Records that describe objects
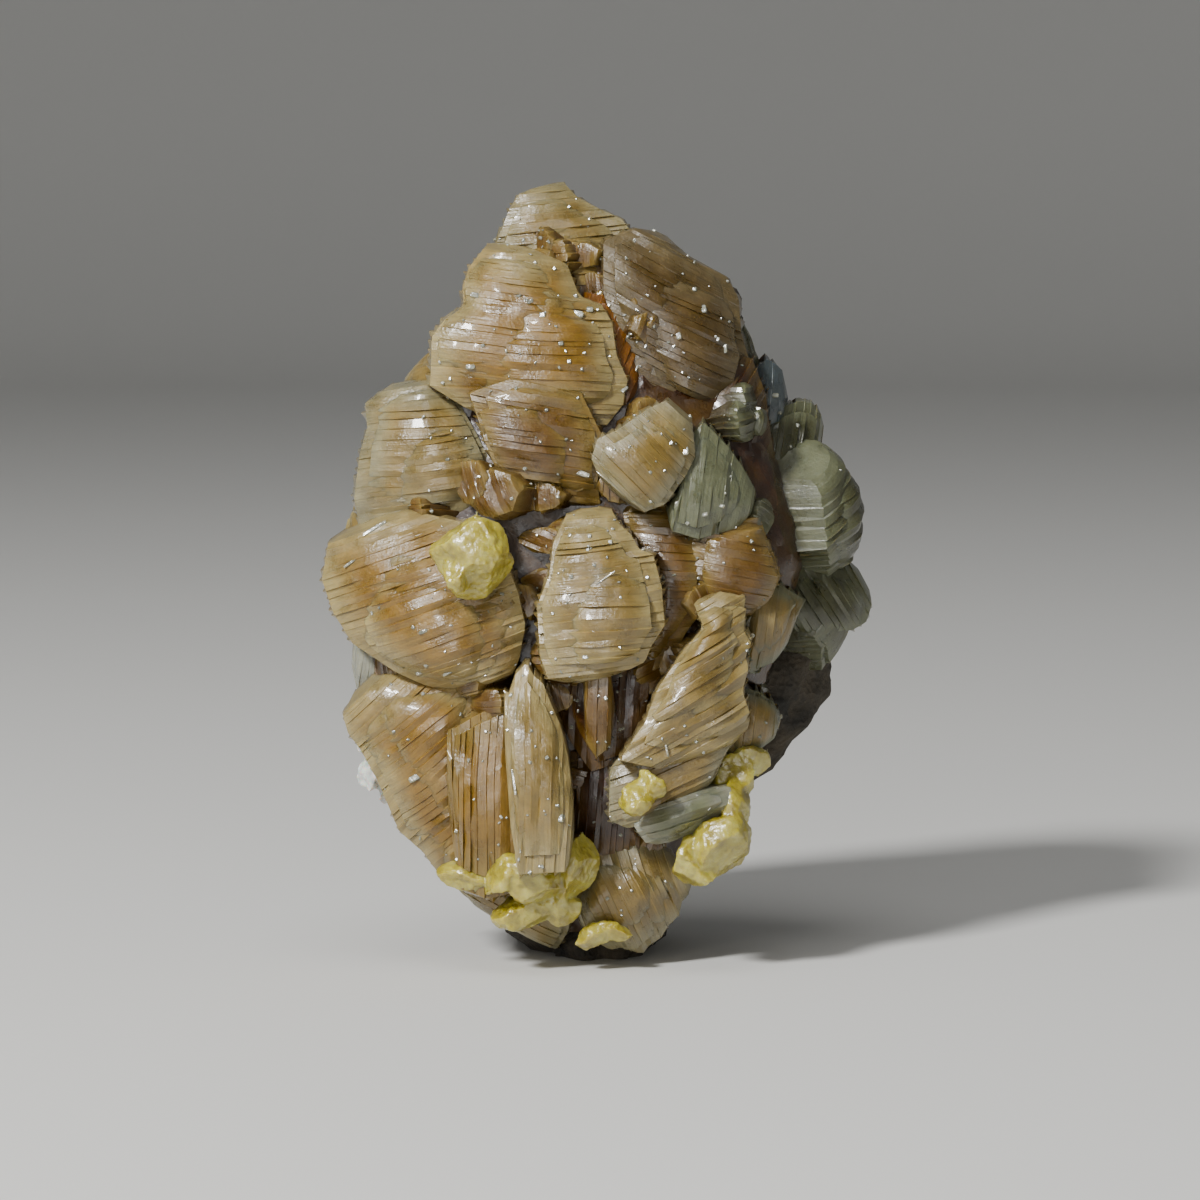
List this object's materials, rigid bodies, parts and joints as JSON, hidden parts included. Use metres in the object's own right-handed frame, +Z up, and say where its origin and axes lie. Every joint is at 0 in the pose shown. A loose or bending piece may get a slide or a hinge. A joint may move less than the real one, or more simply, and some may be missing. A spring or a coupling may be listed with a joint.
{
  "type": "barite crystal specimen",
  "caption": "Hand specimen of tan crested barite fans with yellow sulphur crystals on a dark rock matrix, standing on the rock's flat foot.",
  "frame": {"origin": "centre of the footprint of the bounding box, on the surface that the specimen stands on", "axes": "+Z up, the crystal-covered front faces -Y, +X to the right of someone who looks at the front"},
  "size_m": [0.0553, 0.0406, 0.0774],
  "materials": {
    "barite": "glassy translucent crystal",
    "matrix": "rough broken rock",
    "sulphur": "resinous translucent crystal",
    "white_chip": "chalky"
  },
  "bodies": {
    "root": {"barite_crests": "barite", "matrix_rock": "matrix", "sulphur_left": "sulphur", "sulphur_small": "sulphur", "sulphur_right": "sulphur", "sulphur_lower": "sulphur", "sulphur_foot": "sulphur", "white_chip": "white_chip"}
  },
  "joints": []
}
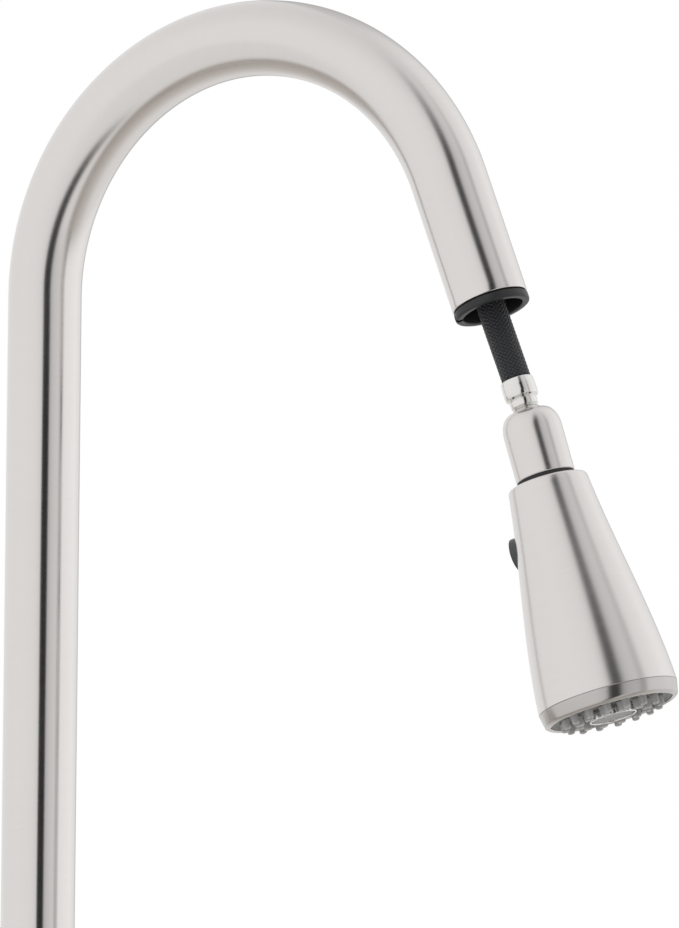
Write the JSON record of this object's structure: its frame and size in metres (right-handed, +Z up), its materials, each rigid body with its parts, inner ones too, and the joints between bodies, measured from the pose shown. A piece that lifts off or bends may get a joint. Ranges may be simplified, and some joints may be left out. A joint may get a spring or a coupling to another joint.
{
  "type": "kitchen faucet",
  "caption": "Single lever kitchen faucet: high-arc swivel spout and a pull-down spray wand on a counterweighted braided hose, with its parts under the deck.",
  "frame": {"origin": "deck surface on the riser's axis", "axes": "+Z up the riser, +X the way the spout reaches, +Y out through the lever"},
  "size_m": [0.3014, 0.0848, 0.8989],
  "materials": {
    "brushed_nickel": "warm brushed nickel",
    "polished_steel": "polished",
    "steel": "zinc plated",
    "brass": "machined",
    "copper": "drawn copper tube",
    "black_rubber": "matt",
    "black_braid": "braided nylon",
    "grey_plastic": "moulded",
    "dark_plastic": "moulded, satin",
    "grey_silicone": "soft, slightly clear",
    "clear_grey_plastic": "moulded grid",
    "white_plastic": "acetal",
    "blue_plastic": "acetal",
    "ceramic": "lapped alumina",
    "magnet": "plastic bonded",
    "cast_weight": "painted"
  },
  "bodies": {
    "base": {"base_gasket": "black_rubber", "base_ring": "brushed_nickel", "valve_body": "brushed_nickel", "shank": "brass", "rubber_washer": "black_rubber", "steel_washer": "steel", "mounting_nut": "brass", "clamp_screws": "steel", "hot_inlet_tube": "copper", "cold_inlet_tube": "copper", "outlet_tube": "copper", "inlet_fittings": "brass", "quick_coupling": "grey_plastic", "hose_tail_fitting": "steel", "cartridge_body": "white_plastic", "cartridge_seal": "black_rubber", "fixed_disc": "ceramic", "bonnet_nut": "brass", "bonnet_dome": "brushed_nickel", "upper_glide_ring": "white_plastic", "lower_glide_ring": "white_plastic", "spout_screw": "steel", "hose_loop": "black_braid"},
    "cartridge_rotor": {"stem_carrier": "blue_plastic", "lift_pin": "steel"},
    "disc_slider": {"moving_disc": "ceramic", "disc_driver": "blue_plastic"},
    "handle": {"lever_stem": "brass", "handle_hub": "brushed_nickel", "handle_lever": "brushed_nickel", "handle_screw": "steel"},
    "spout": {"spout_tube": "brushed_nickel", "spout_foot": "brass", "spout_trim_ring": "brushed_nickel", "dock_collar": "grey_plastic", "dock_magnet": "magnet", "hose_upper": "black_braid"},
    "hose_end": {"hose_ferrule": "polished_steel", "hose_ball": "polished_steel"},
    "ball_socket": {"ball_seat": "white_plastic"},
    "wand": {"wand_neck": "brushed_nickel", "docking_insert": "steel", "inlet_screen": "white_plastic", "check_valve": "white_plastic", "seam_ring": "black_rubber", "wand_shell": "brushed_nickel", "diverter_housing": "white_plastic", "spray_tube": "white_plastic", "spray_chamber": "white_plastic", "bezel_ring": "brushed_nickel", "face_plate": "dark_plastic", "nozzle_pad": "grey_silicone", "aerator_ring": "polished_steel", "aerator_core": "clear_grey_plastic", "diverter_spring": "steel"},
    "button": {"spray_button": "dark_plastic", "diverter_stem": "blue_plastic"},
    "counterweight": {"weight_halves": "cast_weight", "weight_screws": "steel", "hose_drop": "black_braid"}
  },
  "joints": [
    {"name": "spout_swivel", "type": "hinge", "parent": "base", "child": "spout", "pos_m": [0, 0, 0.1], "axis": [0, 0, 1], "continuous": true},
    {"name": "wand_pull", "type": "slide", "parent": "spout", "child": "hose_end", "axis": [0.3518, 0, -0.9361], "range_m": [-0.066, 0.3], "deforming": ["hose_upper"]},
    {"name": "wand_tilt", "type": "hinge", "parent": "hose_end", "child": "ball_socket", "pos_m": [0.21075, 0, 0.3028], "axis": [0, 1, 0], "range_deg": [-3.1, 13.8]},
    {"name": "wand_spin", "type": "hinge", "parent": "ball_socket", "child": "wand", "pos_m": [0.21075, 0, 0.3028], "axis": [0.3024, 0, -0.9532], "continuous": true},
    {"name": "button_press", "type": "slide", "parent": "wand", "child": "button", "axis": [0.9532, 0, 0.3024], "range_m": [0, 0.002], "stiffness_N_per_m": 400, "springref_m": -0.003, "deforming": ["diverter_spring"]},
    {"name": "handle_turn", "type": "hinge", "parent": "base", "child": "cartridge_rotor", "pos_m": [0, 0.0355, 0.054], "axis": [0, -1, 0], "range_deg": [-30, 60]},
    {"name": "handle_lift", "type": "hinge", "parent": "cartridge_rotor", "child": "handle", "pos_m": [0, 0.0355, 0.054], "axis": [-0.5, 0, 0.866], "range_deg": [0, 18]},
    {"name": "disc_slide", "type": "slide", "parent": "cartridge_rotor", "child": "disc_slider", "axis": [0.866, 0, 0.5], "range_m": [0, 0.0022]},
    {"name": "weight_lift", "type": "slide", "parent": "base", "child": "counterweight", "axis": [0, 0, 1], "range_m": [-0.0335, 0.1505], "deforming": ["hose_loop"]}
  ],
  "couplings": [
    {"joint": "wand_tilt", "follows": "wand_pull", "rad_per_m": 0.79333},
    {"joint": "weight_lift", "follows": "wand_pull", "ratio": 0.5},
    {"joint": "disc_slide", "follows": "handle_lift", "m_per_rad": 0.0068}
  ]
}
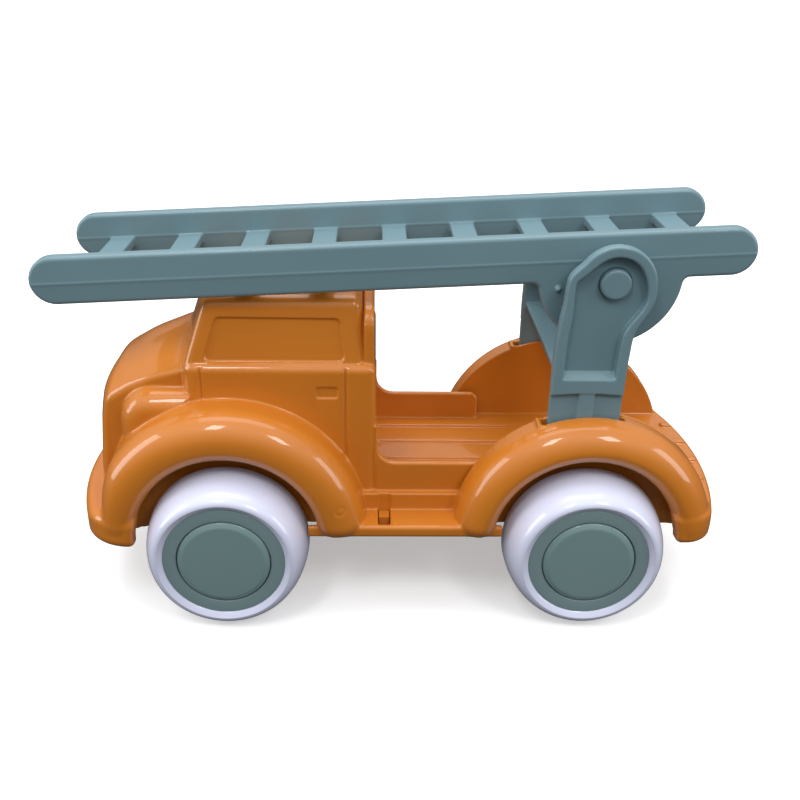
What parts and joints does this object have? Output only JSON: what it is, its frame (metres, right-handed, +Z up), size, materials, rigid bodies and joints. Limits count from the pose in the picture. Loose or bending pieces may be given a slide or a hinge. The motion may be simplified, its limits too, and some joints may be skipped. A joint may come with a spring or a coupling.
{
  "type": "toy ladder truck",
  "caption": "Push-along toy fire truck: moulded body on rolling wheelsets, with a ladder that tilts up in a fork bracket over the open bed.",
  "frame": {"origin": "on the ground, at the middle of the overall length and width", "axes": "+X towards the rear of the truck, +Z up, +Y towards the truck's right side seen from behind"},
  "size_m": [0.2798, 0.132, 0.1641],
  "materials": {
    "orange_body": "gloss",
    "ladder_blue": "satin",
    "white_tyre": "gloss",
    "hub_teal": "satin",
    "cap_teal": "satin",
    "steel_axle": "bright"
  },
  "bodies": {
    "truck": {"body_shell": "orange_body", "chassis_plate": "orange_body", "ladder_bracket": "ladder_blue"},
    "front_wheelset": {"front_axle": "steel_axle", "front_left_tyre": "white_tyre", "front_left_hub": "hub_teal", "front_left_hub_cap": "cap_teal", "front_right_tyre": "white_tyre", "front_right_hub": "hub_teal", "front_right_hub_cap": "cap_teal"},
    "rear_wheelset": {"rear_axle": "steel_axle", "rear_left_tyre": "white_tyre", "rear_left_hub": "hub_teal", "rear_left_hub_cap": "cap_teal", "rear_right_tyre": "white_tyre", "rear_right_hub": "hub_teal", "rear_right_hub_cap": "cap_teal"},
    "ladder": {"ladder": "ladder_blue"}
  },
  "joints": [
    {"name": "front_axle_spin", "type": "hinge", "parent": "truck", "child": "front_wheelset", "pos_m": [-0.0671, 0, 0.0333], "axis": [0, 1, 0], "continuous": true},
    {"name": "rear_axle_spin", "type": "hinge", "parent": "truck", "child": "rear_wheelset", "pos_m": [0.0801, 0, 0.0333], "axis": [0, 1, 0], "continuous": true},
    {"name": "ladder_tilt", "type": "hinge", "parent": "truck", "child": "ladder", "pos_m": [0.0836, 0, 0.1437], "axis": [0, 1, 0], "range_deg": [0, 78]}
  ]
}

◆ **PROBLEM DESCRIPTION**:
Tally up the lines in the preceding listing that contain the string "origin". Respond with the number and nothing else.

◆ **WRITTEN SOLUTION**:
4